Prompt compression reduces inference cost and context length in large language models, but prior evaluations focus primarily on autoregressive architectures. This study investigates whether prompt compression transfers effectively to diffusion large language models (DLLMs) using LLMLingua-2, specifically the 8B-parameter DLLM LLaDA. We evaluate compression performance on GSM8K, DUC2004, and ShareGPT using 250 prompts per dataset at an approximate 2$\times$ compression ratio, across mathematical reasoning, prompt reconstruction, and summarization tasks. Outputs generated from original prompts, compressed prompts, reconstructed prompts, and reconstructed-prompt reasoning were compared using exact-match accuracy, BLEU, ROUGE, and BERTScore.
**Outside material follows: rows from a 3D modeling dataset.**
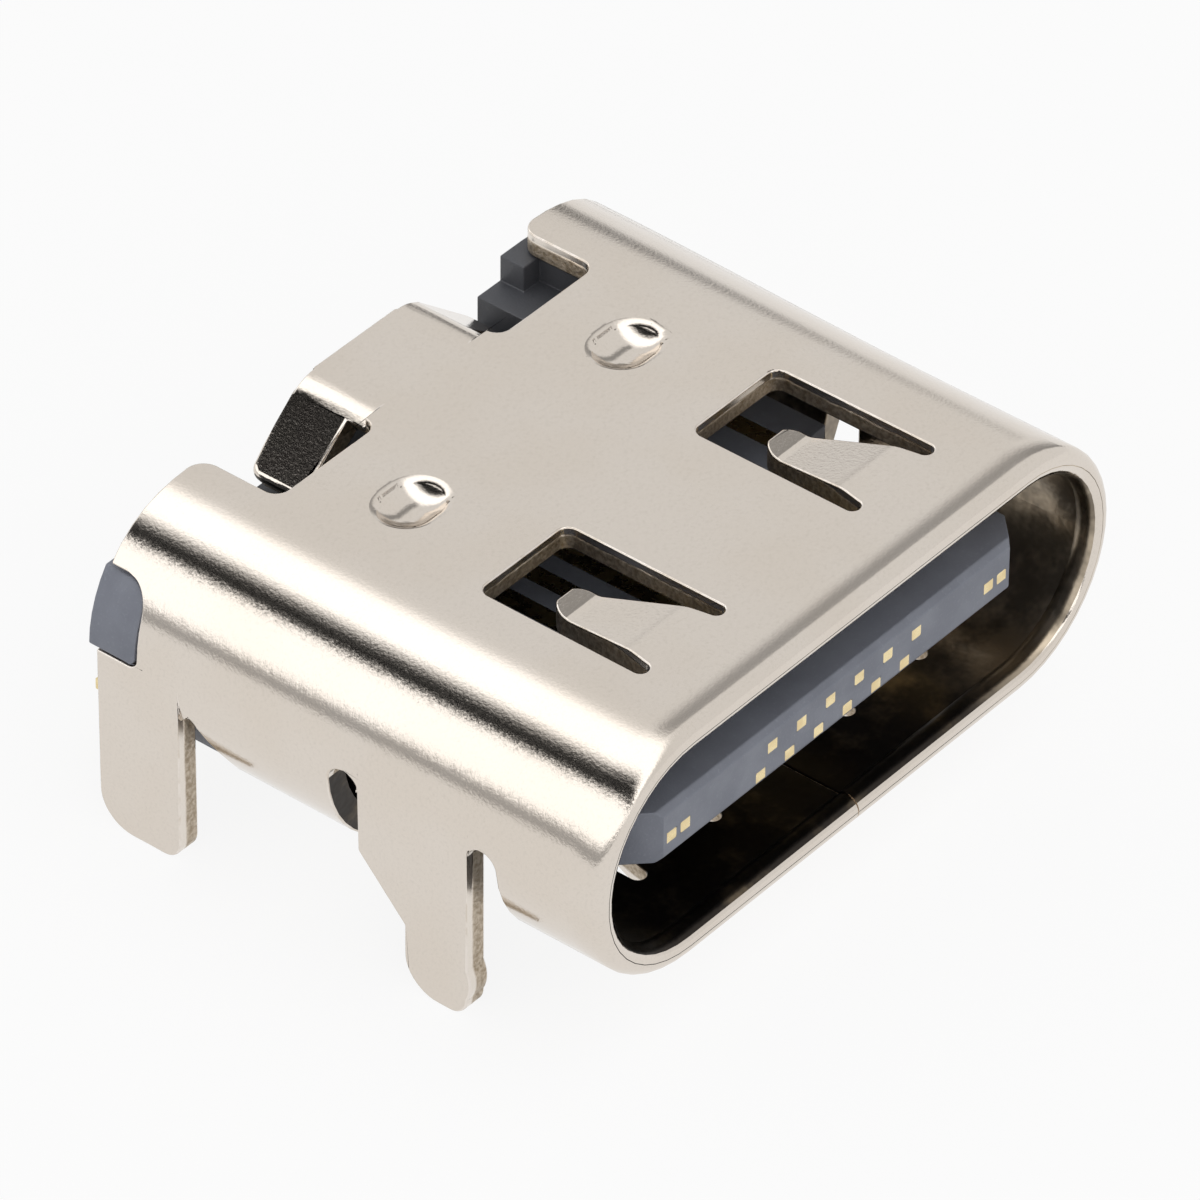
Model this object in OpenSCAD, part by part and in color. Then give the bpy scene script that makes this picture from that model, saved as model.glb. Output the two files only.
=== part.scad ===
// USB-C socket for a circuit board, 16 contacts, with four solder legs and two locating pegs.
// The origin is midway between the pegs, on the board's top face. The mouth faces -Y, and +Z is up.

/* [Mouth] */
// Inside width of the mouth
mouth_w = 8.34; // [8.1:0.02:8.6]
// Inside height of the mouth
mouth_h = 2.56; // [2.46:0.02:2.8]
// Rounding of the mouth's outer edge
lip_r = 0.17; // [0.08:0.01:0.19]

/* [Shell] */
// Thickness of the sheet
sheet = 0.30; // [0.25:0.01:0.34]
// Length of the shell's sides, from the mouth to the back
shell_len = 7.04; // [6.9:0.02:7.4]
// Height of the shell's underside above the board
standoff = 0.05; // [0.02:0.01:0.3]
// Width of the seam under the shell
seam_w = 0.02; // [0.02:0.01:0.08]
// Length of the dovetail that locks the seam
dovetail_len = 0.70; // [0.5:0.05:1]

/* [Spring fingers] */
// Distance from the shell's middle plane to a window's near side
window_x = 1.07; // [0.9:0.01:1.2]
// Width of a window
window_w = 1.48; // [1.3:0.02:1.6]
// Distance from the mouth to the front of a window's slots
window_y = 1.00; // [0.8:0.02:1.2]
// Length of a window
window_len = 2.25; // [2.1:0.05:2.5]
// Width of the slots beside a finger's root
slot_w = 0.20; // [0.14:0.01:0.24]
// Width of a finger at its tip
finger_tip_w = 0.54; // [0.4:0.02:0.7]
// Length of a finger
finger_len = 1.60; // [1.4:0.05:1.7]
// How far a finger's contact bend stands inside the wall
finger_drop = 0.27; // [0.15:0.01:0.35]

/* [Dimples] */
// Distance from the middle plane to a dimple
dimple_x = 1.83; // [1.6:0.01:2]
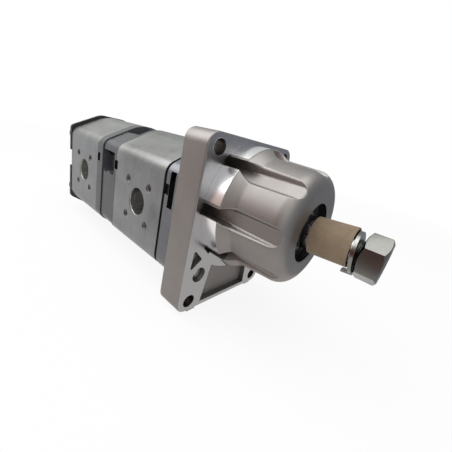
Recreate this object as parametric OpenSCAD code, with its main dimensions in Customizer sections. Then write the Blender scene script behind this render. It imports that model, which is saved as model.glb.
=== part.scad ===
// Tandem external gear pump: a fluted front bearing housing on a rectangular
// flange, two pump stages in line and a connecting flange between them.
// X runs along the drive shaft, out of the flange. Z is up. The origin is on the
// shaft axis, in the flange's mounting face.

/* [Mounting flange] */
// Width of the flange across the pump
flange_w = 90.6; // [88:0.2:100]
// Height of the flange's top edge above the shaft axis
flange_top = 42.4; // [42:0.2:50]
// Depth of the flange's bottom edge below the shaft axis
flange_bottom = 74; // [73:0.5:84]
// Thickness of the flange plate
flange_t = 19.6; // [17:0.2:26]
// Radius of the flange's corners
flange_corner_r = 8; // [3:0.5:9]
// Height of the two lands under the flange that the pump stands on
rest_land_h = 0.6; // [0.4:0.1:1]
// Width of each of those lands
rest_land_w = 7; // [4:0.5:10]
// Distance between the flange's bolt holes across the pump
bolt_dy = 72; // [70:0.5:78]
// Distance between the upper and the lower bolt holes
bolt_dz = 100; // [96:0.5:102]
// Height of the upper bolt holes above the shaft axis
bolt_top = 34.5; // [33:0.5:36]
// Diameter of the flange's bolt holes
bolt_hole_d = 9; // [6:0.1:11]
// Depth of the cast pockets in the flange's face
pocket_depth = 4.5; // [2:0.5:9]
// Width of the ledge below the lower pocket
pocket_ledge = 4.4; // [3:0.2:8]

/* [Front bearing housing] */
// Diameter of the locating spigot
spigot_d = 80; // [78:0.5:84]
// Length of the locating spigot
spigot_len = 12.4; // [9:0.2:16]
// Length of the bearing housing, from the flange's face to its nose
drum_len = 50; // [50:0.5:64]
// Diameter of the housing behind the spigot's shoulder
drum_d = 72; // [70:0.5:76]
// Diameter of the housing where its nose begins to round
drum_nose_d = 69.6; // [68:0.2:74]
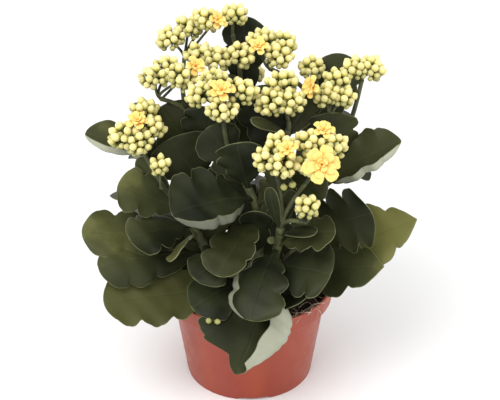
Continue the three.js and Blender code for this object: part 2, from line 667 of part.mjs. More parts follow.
// ---- Blooms ----
// A whorl of petals as one open funnel with a star-shaped rim: each petal has a narrow foot and a blunt
// tip, and the heart of the flower stands up in the middle.
function whorlGeometry(foot, centre, facing, whorl) {
  const [across, third] = squareTo(facing);
  const petal = [
    [0, 0.45],
    [0.28, 1],
    [0.72, 1],
  ];
  const rim = [];
  for (let k = 0; k < whorl.petals; k++) {
    for (const [share, reach] of petal) {
      const angle = (2 * Math.PI * (k + share + whorl.turn)) / whorl.petals;
      rim.push([angle, reach * whorl.length]);
    }
  }
  const level = (height) =>
    rim.map(([angle, reach]) =>
      centre
        .clone()
        .addScaledVector(across, reach * Math.cos(whorl.tilt) * Math.cos(angle))
        .addScaledVector(third, reach * Math.cos(whorl.tilt) * Math.sin(angle))
        .addScaledVector(facing, height + reach * Math.sin(whorl.tilt)),
    );
  const half = BLOOM.petalThickness / 2;
  return spindle(foot, [level(-half), level(half)], centre.clone().addScaledVector(facing, whorl.heart));
}

function bloomSolid(bloom) {
  const facing = vec(bloom.facing).normalize();
  const centre = vec(bloom.centre);
  const foot = centre.clone().addScaledVector(facing, -BLOOM.calyx);
  const outer = { petals: BLOOM.petals, length: bloom.size, tilt: 0.3, turn: 0, heart: 0.3 * bloom.size };
  const parts = [solidOf(whorlGeometry(foot, centre, facing, outer))];
  if (bloom.inner) {
    const length = 0.75 * bloom.size;
    const inner = { petals: bloom.inner, length, tilt: 0.9, turn: 0.5, heart: 0.25 * bloom.size };
    parts.push(solidOf(whorlGeometry(foot, centre, facing, inner)));
  }
  return joined(parts);
}

// ---- Pot and soil ----
function turned(profile, sides) {
  const geometry = new THREE.LatheGeometry(profile.map(([r, z]) => new THREE.Vector2(r, z)), sides);
  return geometry.rotateX(Math.PI / 2);
}

function potSolid() {
  const { height, wall, skirt } = POT;
  const rimBottom = height - POT.rimHeight;
  const profile = [
    [0, 0],
    [POT.padRadius, 0],
    [POT.padRadius + 2, skirt],
    [POT.baseRadius - wall - 0.4, skirt],
    [POT.baseRadius - wall - 0.4, 0],
    [POT.baseRadius, 0],
    [POT.bodyTopRadius, rimBottom],
    [POT.rimLowRadius, rimBottom],
    [POT.rimTopRadius, height],
    [POT.rimTopRadius - wall, height],
    [POT.rimLowRadius - wall, rimBottom + wall],
    [POT.bodyTopRadius - wall, rimBottom + wall - 1],
    [POT.baseRadius - wall, skirt + wall],
    [POT.padRadius + 2, skirt + wall],
    [POT.padRadius, wall],
    [0, wall],
  ];
  let pot = solidOf(turned(profile, POT.sides));
  for (let i = 0; i < DRAIN.count; i++) {
    const angle = (2 * Math.PI * (i + 0.5)) / DRAIN.count;
    const hole = new THREE.CylinderGeometry(DRAIN.radius, DRAIN.radius, 8, DRAIN.sides);
    hole.rotateX(Math.PI / 2);
    hole.translate(DRAIN.circle * Math.cos(angle), DRAIN.circle * Math.sin(angle), skirt);
    pot = pot.subtract(solidOf(hole));
  }
  for (let i = 0; i < NOTCH.count; i++) {
    const angle = THREE.MathUtils.degToRad(NOTCH.firstAngle) + (2 * Math.PI * i) / NOTCH.count;
    const cut = new THREE.BoxGeometry(12, NOTCH.width, 2 * NOTCH.height);
    cut.translate(POT.baseRadius - 1, 0, 0).rotateZ(angle);
    pot = pot.subtract(solidOf(cut));
  }
  return pot;
}

function soilSolid() {
  const { wall, skirt } = POT;
  const rimBottom = POT.height - POT.rimHeight;
  const edge = POT.rimLowRadius - wall - CLEARANCE - 0.4;
  const side = [
    [POT.padRadius - CLEARANCE, wall + CLEARANCE],
    [POT.padRadius + 2 - CLEARANCE, skirt + wall + CLEARANCE],
    [POT.baseRadius - wall - CLEARANCE - 0.1, skirt + wall + CLEARANCE],
    [POT.bodyTopRadius - wall - CLEARANCE, rimBottom + wall - 1 + CLEARANCE],
    [edge, rimBottom + wall + CLEARANCE],
    [edge, SOIL.level - 0.6],
  ];
  const ring = (radius, height, bump) =>
    Array.from({ length: SOIL.sides }, (_, j) => {
      const angle = (2 * Math.PI * j) / SOIL.sides;
      const [x, y] = [radius * Math.cos(angle), radius * Math.sin(angle)];
      const lump = Math.sin(x * 0.31 + 1.3) * Math.cos(y * 0.27) + 0.5 * Math.sin(x * 0.83 + y * 0.71);
      return new THREE.Vector3(x, y, height + bump * lump);
    });
  const rings = side.map(([radius, height]) => ring(radius, height, 0));
  for (const share of SOIL.rings) rings.push(ring(edge * share, SOIL.level, SOIL.bump));
  let soil = solidOf(tube(rings));
  for (const shoot of Object.values(SHOOTS)) {
    const curve = bezier(shoot.path);
    const radius = shoot.radius[0] + STEM_HOLE.spare;
    const floor = curve.getPoint(0).addScaledVector(curve.getTangent(0), -CLEARANCE);
    const hole = new THREE.LineCurve3(floor, curve.getPoint(STEM_HOLE.share));
    soil = soil.subtract(stalk(hole, radius, radius, STEM_HOLE.sides, 1));
  }
  return soil;
}

// ---- Assembly ----
const plant = new THREE.Group();

function addPiece(name, solid, colour) {
  const mesh = new THREE.Mesh(geometryOf(solid), new THREE.MeshStandardMaterial(colour));
  mesh.name = name;
  plant.add(mesh);
}

addPiece("pot", potSolid(), COLOURS.pot);
addPiece("soil", soilSolid(), COLOURS.soil);
for (const [name, shoot] of Object.entries(SHOOTS)) {
  addPiece(`shoot_${name}`, shootSolid(name, shoot), COLOURS.leaf);
}
Object.entries(HEADS).forEach(([name, head], i) => {
  addPiece(`head_${name}`, headSolid(name, head, i + 1), COLOURS.bud);
});
for (const [name, bloom] of Object.entries(BLOOMS)) {
  addPiece(`bloom_${name}`, bloomSolid(bloom), COLOURS.petal);
}

export default plant;
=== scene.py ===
"""Potted kalanchoe in bud: nursery pot, soil, leafy shoots, flower heads and the first open blooms.

Every length in the classes is in millimetres, as in the part's source, and the meshes are written in
metres, +Z up, with the plant's front towards -Y.
"""

import logging
import math
from dataclasses import dataclass, field
from enum import Enum
from typing import Any, Union

import bpy
import numpy as np
import numpy.typing as npt
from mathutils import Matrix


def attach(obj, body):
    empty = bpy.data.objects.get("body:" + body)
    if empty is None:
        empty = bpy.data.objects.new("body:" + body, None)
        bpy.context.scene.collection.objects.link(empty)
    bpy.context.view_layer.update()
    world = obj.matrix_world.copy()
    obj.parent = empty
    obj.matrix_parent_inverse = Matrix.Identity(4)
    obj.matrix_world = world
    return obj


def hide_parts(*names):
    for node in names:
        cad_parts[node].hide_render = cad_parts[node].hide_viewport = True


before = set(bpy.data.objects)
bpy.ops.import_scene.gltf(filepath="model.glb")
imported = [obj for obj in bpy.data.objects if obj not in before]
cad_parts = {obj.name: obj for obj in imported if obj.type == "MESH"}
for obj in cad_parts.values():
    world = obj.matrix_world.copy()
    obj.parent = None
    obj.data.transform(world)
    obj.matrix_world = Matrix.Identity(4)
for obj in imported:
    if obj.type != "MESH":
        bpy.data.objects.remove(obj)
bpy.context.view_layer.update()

LOG = logging.getLogger("kalanchoe")
Array = npt.NDArray[np.float64]
Whole = npt.NDArray[np.int64]
Point = tuple[float, float, float]
Colour = tuple[float, float, float]
Socket = Union[bpy.types.NodeSocket, float, Colour]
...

Results show that semantic preservation does not necessarily imply stable downstream behavior in diffusion models. Summarization tasks remained comparatively robust under compression, while mathematical reasoning degraded substantially despite high semantic similarity scores. Reconstruction experiments further showed that semantically similar prompts may still omit reasoning-critical information required for stable denoising. Across tasks, BERTScore recall was consistently lower than precision, suggesting that compression failures are primarily driven by information omission rather than semantic drift. These findings indicate that prompt compression methods designed for autoregressive models do not transfer uniformly to diffusion large language models and motivate the development of diffusion-aware compression strategies.